## AIM
Read the data and repeat it in full, exactly.

>>>

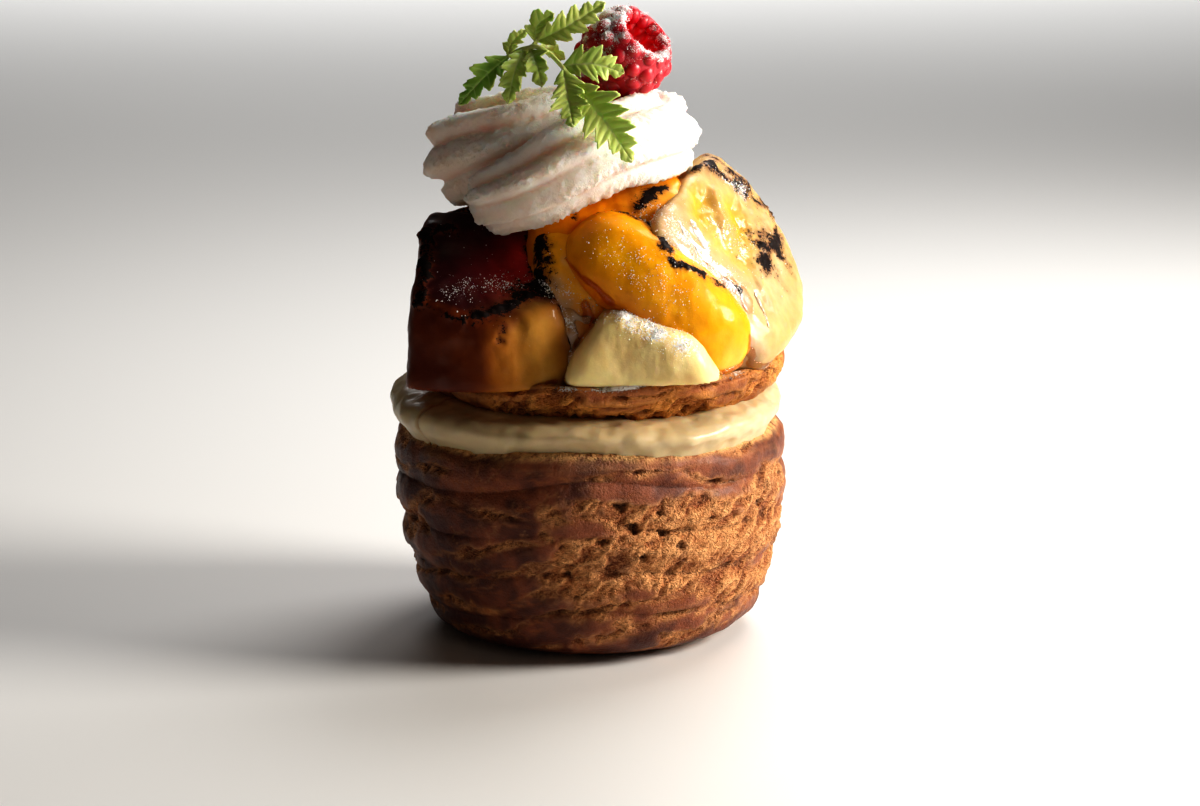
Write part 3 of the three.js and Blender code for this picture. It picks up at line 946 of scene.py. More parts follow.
BERRY = Finish("raspberry_skin", 0.42, coat=0.2, coat_roughness=0.2, glow=0.4, glow_reach=(1, 0.12, 0.1),
               glow_scale=0.0022, relief=0.15, tone=0.12, powder=FROST_MASK, powder_colour=(0.96, 0.88, 0.88),
               powder_cover=0.92)
LEAF = Finish("chervil_leaf", 0.5, coat=0.12, coat_roughness=0.25, glow=0.25, glow_reach=(0.5, 1, 0.1),
              glow_scale=0.001, relief=0.2, tone=0.12)
SUGAR = Finish("icing_sugar", 0.7, glow=0.3, glow_reach=(1, 1, 1), glow_scale=0.0004, tone=0.03)


# ---- Choux crust ----

FOLD_PITCH = 8.5
FOLD_DEPTH = 1.7
LID_X = 3
LID_SINK = 3.6
LID_SINK_TOWARDS = 195


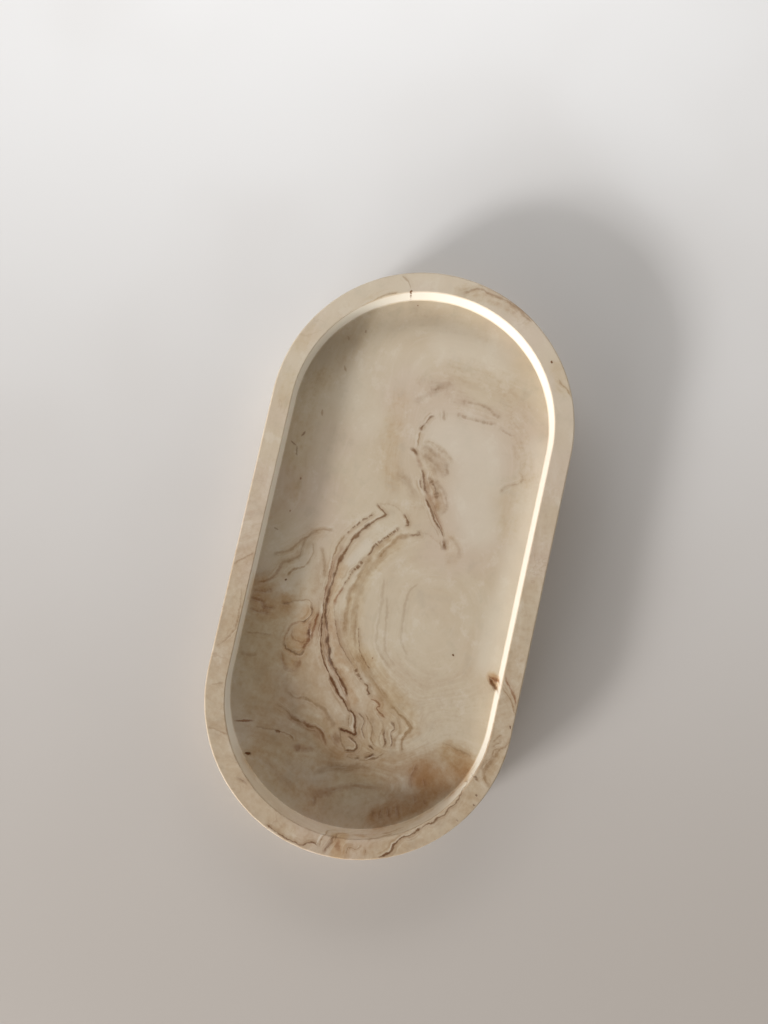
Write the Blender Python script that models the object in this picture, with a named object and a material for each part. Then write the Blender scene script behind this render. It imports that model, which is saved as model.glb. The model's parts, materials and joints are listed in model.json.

<<<

## RESPONSE TO THE EXERCISE
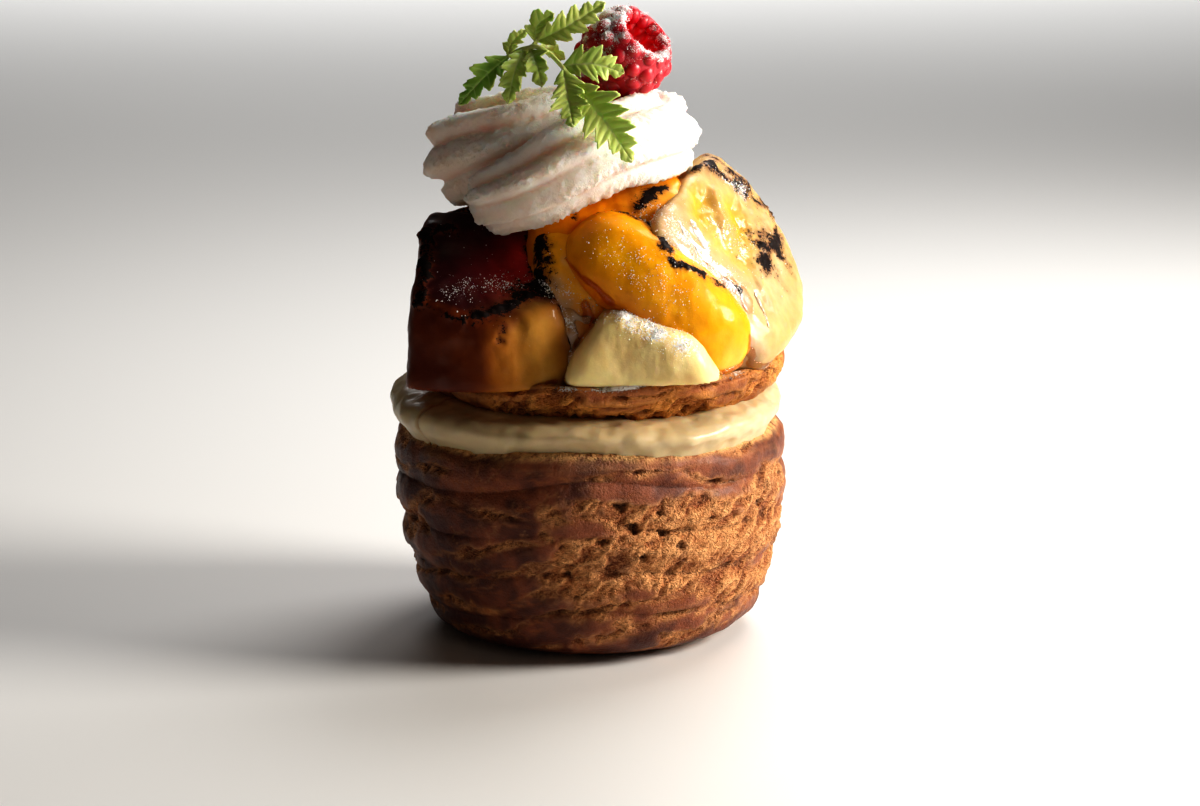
Write part 3 of the three.js and Blender code for this picture. It picks up at line 946 of scene.py. More parts follow.
BERRY = Finish("raspberry_skin", 0.42, coat=0.2, coat_roughness=0.2, glow=0.4, glow_reach=(1, 0.12, 0.1),
               glow_scale=0.0022, relief=0.15, tone=0.12, powder=FROST_MASK, powder_colour=(0.96, 0.88, 0.88),
               powder_cover=0.92)
LEAF = Finish("chervil_leaf", 0.5, coat=0.12, coat_roughness=0.25, glow=0.25, glow_reach=(0.5, 1, 0.1),
              glow_scale=0.001, relief=0.2, tone=0.12)
SUGAR = Finish("icing_sugar", 0.7, glow=0.3, glow_reach=(1, 1, 1), glow_scale=0.0004, tone=0.03)


# ---- Choux crust ----

FOLD_PITCH = 8.5
FOLD_DEPTH = 1.7
LID_X = 3
LID_SINK = 3.6
LID_SINK_TOWARDS = 195


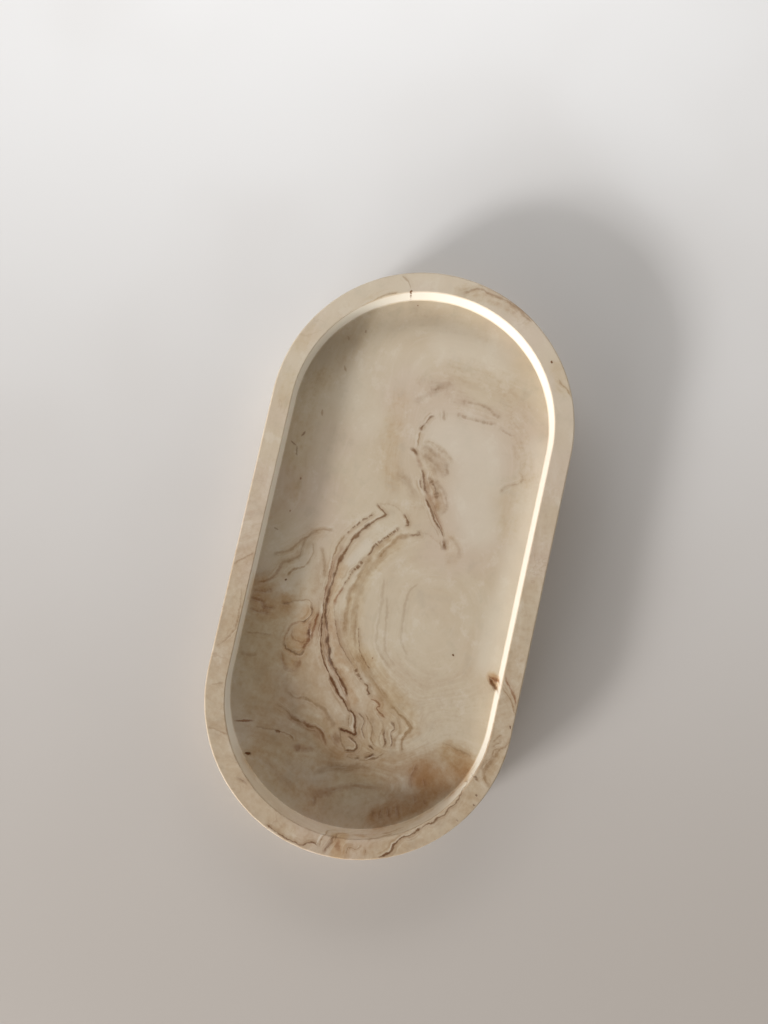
Write the Blender Python script that models the object in this picture, with a named object and a material for each part. Then write the Blender scene script behind this render. It imports that model, which is saved as model.glb. The model's parts, materials and joints are listed in model.json.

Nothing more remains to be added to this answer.